The animal's escape was discovered by a staff member about 7:20 a.m., officials said. That staff member secured himself inside a building and alerted a team to recapture the jaguar. Valerio was eventually sedated and resecured.

No humans were injured, but four alpaca, an emu and a fox were mauled and ultimately killed. Three other animals were hurt and are receiving "the best professional care out there," Burks said. 

The behavior demonstrated by Valerio was not out of character for the animal described as an "apex predator." Jaguars are the largest species of cat native to North and South America and the third largest in the world. 

"Certainly his behavior was not out of the order for that kind of an animal," Hamilton said. "He's just a normal jaguar as far as we're concerned." 

The zoo was expected to reopen at 10 a.m. Sunday.

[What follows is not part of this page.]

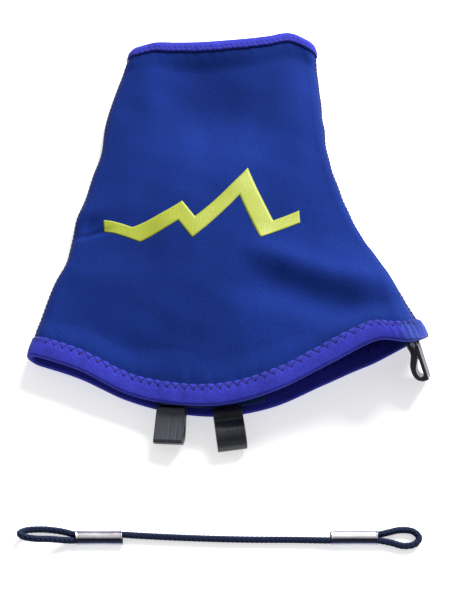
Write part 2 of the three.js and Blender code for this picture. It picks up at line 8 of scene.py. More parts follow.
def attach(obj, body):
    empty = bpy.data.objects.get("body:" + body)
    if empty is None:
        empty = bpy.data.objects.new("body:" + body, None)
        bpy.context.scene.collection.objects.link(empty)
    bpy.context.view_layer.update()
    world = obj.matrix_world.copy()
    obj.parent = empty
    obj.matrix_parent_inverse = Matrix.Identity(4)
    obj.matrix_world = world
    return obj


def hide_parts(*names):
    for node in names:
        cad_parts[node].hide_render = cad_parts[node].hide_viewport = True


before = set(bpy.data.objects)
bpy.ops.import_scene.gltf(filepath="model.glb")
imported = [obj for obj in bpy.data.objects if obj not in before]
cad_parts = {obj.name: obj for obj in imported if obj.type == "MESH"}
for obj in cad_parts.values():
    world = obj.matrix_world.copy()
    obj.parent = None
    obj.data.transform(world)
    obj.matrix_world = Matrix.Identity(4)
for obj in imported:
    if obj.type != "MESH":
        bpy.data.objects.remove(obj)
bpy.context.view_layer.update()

# Sizes and shape lists are in millimetres and match the CAD source. Meshes are
# built in metres, in the row frame: +Z up, +Y to the ankle opening, +X to the
# toes. Places on the cloth are (side, u, v): side 1 is the upper, lateral layer
# and -1 the lower, medial one, u runs from the heel fold to the front fold and
# v from the hem to the ankle opening.

HEM_WIDTH, TOP_WIDTH, SIDE_LENGTH, TOP_INSET = 178.6, 91, 168.8, 42
HEM_BOW, HEM_RISE, TOP_BOW, TOP_RISE = 29, 5.4, 5.4, 3
FRONT_LEAN, FRONT_LEAN_START = (8, 15), 0.86
FOLD_RADIUS = 5
SHELL, BINDING, GAP = 0.8, 0.7, 0.3
HEM_BAND, TOP_BAND = 10.2, 4.8
HEEL_PROFILE = [0, 0.2, 0.45, 0.62, 0.77, 1]
FRONT_PROFILE = [0, 0.29, 0.655, 0.875, 0.95, 1]
HEM_PROFILE = [0, 0.29, 0.69, 0.93, 1, 0.86, 0.52, 0.19, 0]
TOP_PROFILE = [0, 0.42, 0.2, 0.1, 0.2, 0.35, 0.65, 1, 0]
HEM_LIFT = [10, 10, 8, 10.5, 13.5, 18, 21, 25.5, 29.2]
BODY_LIFT = [8, 11, 13, 15, 16, 16, 15, 14, 12]
TOP_LIFT = [9, 10.5, 11.5, 12, 12, 12, 11.5, 11, 9.5]
HEM_LIFT_END, TOP_LIFT_START = 0.36, 0.6
FOLD_SHARE = 1 / 7
THREAD = 0.25
SHIFT = np.array([-90.9082, -66.3485, 0.0002])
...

Grief counselors would be brought in to speak with the staff, Hamilton said.

Audubon Zoo CEO Ron Forman said incoming visitors should not be concerned about zoo safety. 

"The zoo has been here for 100 years and in that time period we've had over 100 million visitors ... we've never had an incident like this before," he said. "So I think, statistically, there's nothing to worry about, about the safety of coming to the zoo." 

Forman noted one other incident of a jaguar escape about 15 years ago. In that incident the jaguar was quickly re-secured in its enclosure. He said he couldn't recall another incident of one zoo animal killing another.